# Letter of No Impediment from India



## pmanExpat (Jan 10, 2016)

Hi All ,

I am Indian national marrying a South African national next year.

I was told that I need to go to Home affairs for an interview before we get married.

One of documents that is required is "Letter of No Impediment"

Indian consulate in SA doesnt issue this document. They said I will have to get it done from India. After doing some research I found there is no standard document that is given by Indian govt. But below is what i found

1) Affadvit with title "Bachelorhood certificate" which I sign and its states i was never married.

2) This certificate has to be stamped with Apostile from Home dept of State i come from

3) This certificate has to be stamped with Apostile from Ministry of external affairs

Question

1) Can someone please confirm if they got this document done from India and was successfully excepted by DHA in SA

2) Is Affadavit from India with Apostile is accepted by DHA Or there is other format in which Indian govt issues this document

Thanks in advance


----------



## sak30 (May 19, 2017)

Hi,

Have you found any success in getting this document from India. I am looking for same. Please update. Thanks.


----------



## pmanExpat (Jan 10, 2016)

sak30 said:


> Hi,
> 
> Have you found any success in getting this document from India. I am looking for same. Please update. Thanks.


Hi ,

Yes , I got an affadvit done from India from a notary guy.
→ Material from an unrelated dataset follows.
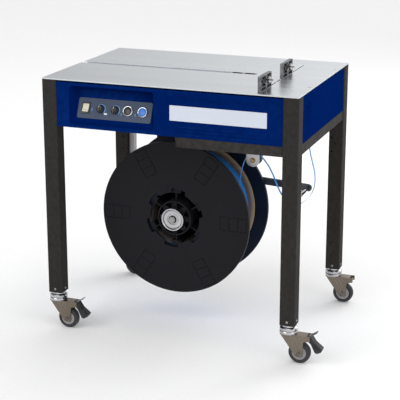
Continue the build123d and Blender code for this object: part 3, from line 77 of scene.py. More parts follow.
SAME_POINT = 1e-6  # vertices nearer than this are one vertex
FLAT_ENOUGH = radians(0.5)  # faces that lean less than this are one face
SHARP = radians(32)  # edges sharper than this are rounded
SOFTER = 3  # how many times further a soft edge is rounded

Colour = tuple[float, float, float]
Flat = tuple[float, float]
Ring = list[Vector]


# ---------------------------------------------------------------- drawing kit
class Axis(Enum):
    """The direction that a turned shape runs along."""

    X = "x"
    Y = "y"
    Z = "z"

    def directions(self) -> tuple[Vector, Vector, Vector]:
        """Returns: the axis itself and two directions across it."""
        x, y, z = Vector((1, 0, 0)), Vector((0, 1, 0)), Vector((0, 0, 1))
        return {Axis.X: (x, y, z), Axis.Y: (y, z, x), Axis.Z: (z, x, y)}[self]


@dataclass(frozen=True)
class Frame:
    """A plane to draw in: an origin and two directions across it."""

    origin: Vector
    u: Vector
    v: Vector

    @property
    def normal(self) -> Vector:
        """The direction out of the plane."""
        return self.u.cross(self.v)

    def at(self, u: float, v: float, out: float = 0.0) -> Vector:
        """A point of the plane.

        Args:
            u: distance along the first direction.
            v: distance along the second direction.
            out: distance out of the plane.

        Returns:
            The point in the machine's frame.
        """
        return self.origin + self.u * u + self.v * v + self.normal * out

    def shifted(self, u: float, v: float = 0.0) -> "Frame":
        """The same plane about a moved origin.

        Args:
            u: shift of the origin along the first direction.
            v: shift of the origin along the second direction.

        Returns:
            The new plane.
        """
        return Frame(self.at(u, v), self.u, self.v)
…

1) Affadvit which I signed and its states i was never married.

2) Affadvit has to be stamped with Apostile from Home dept of State you come from

3) Affadvit has to be stamped with Apostile from Ministry of external affairs

Good thing is there are lots of agencies in India that help with this.

So my family in India got the affadvit done and sent it via courier ,I signed it and sent it back.

The agency did rest ,taking stamps from all depts and my family sent the final stamped version via courier again.

South African home affairs also asked me to get a confirmation from Indian consulate in South Africa that all the affadavit and apostile stamp is valid.

But India consulate doesnt have a procedure for verifying, so Indian consulate just gave a CERTIFICATION stamp on that letter and South African home affairs was fine with that.

Also make sure that the country you are in is part of "hague convention" so apostille stamp works there

All the best


----------



## Nsutar (Jun 14, 2017)

Hi. Can you please urgently assist me. Which home state did you apply with and which agency did you use to do this. I am in urgent need of an agent that will be able to do this for me.I will really appreciate all the help that I can get.Regards


----------



## The Apostle (Mar 29, 2018)

Hi all

It is possible through a Power of Attorney to obtain a Letter of No Impediment from abroad.

Embassies usually give you a long time (6 months is common) or say that they cannot do it. It can be obtained through certain law firm service providers in under two months (often under one month) and then apostilled or legalised.

_(I am not sure if I am allowed to offer services on the forum. Forum rules say no, however the original poster and others have specifically asked for it. I have tried to contact moderators, but have no replies.)_


----------



## Johnathan1 (Oct 23, 2020)

pmanExpat said:


> Hi ,
> 
> Yes , I got an affadvit done from India from a notary guy.
> 
> ...


Hi,

Can u pls furnish the details of the agency through which you obtain this letter.

Appreciate your immediate feedback.


Rgds,

A.Rahim


----------



## Skkk (9 mo ago)

Which agency did you use


----------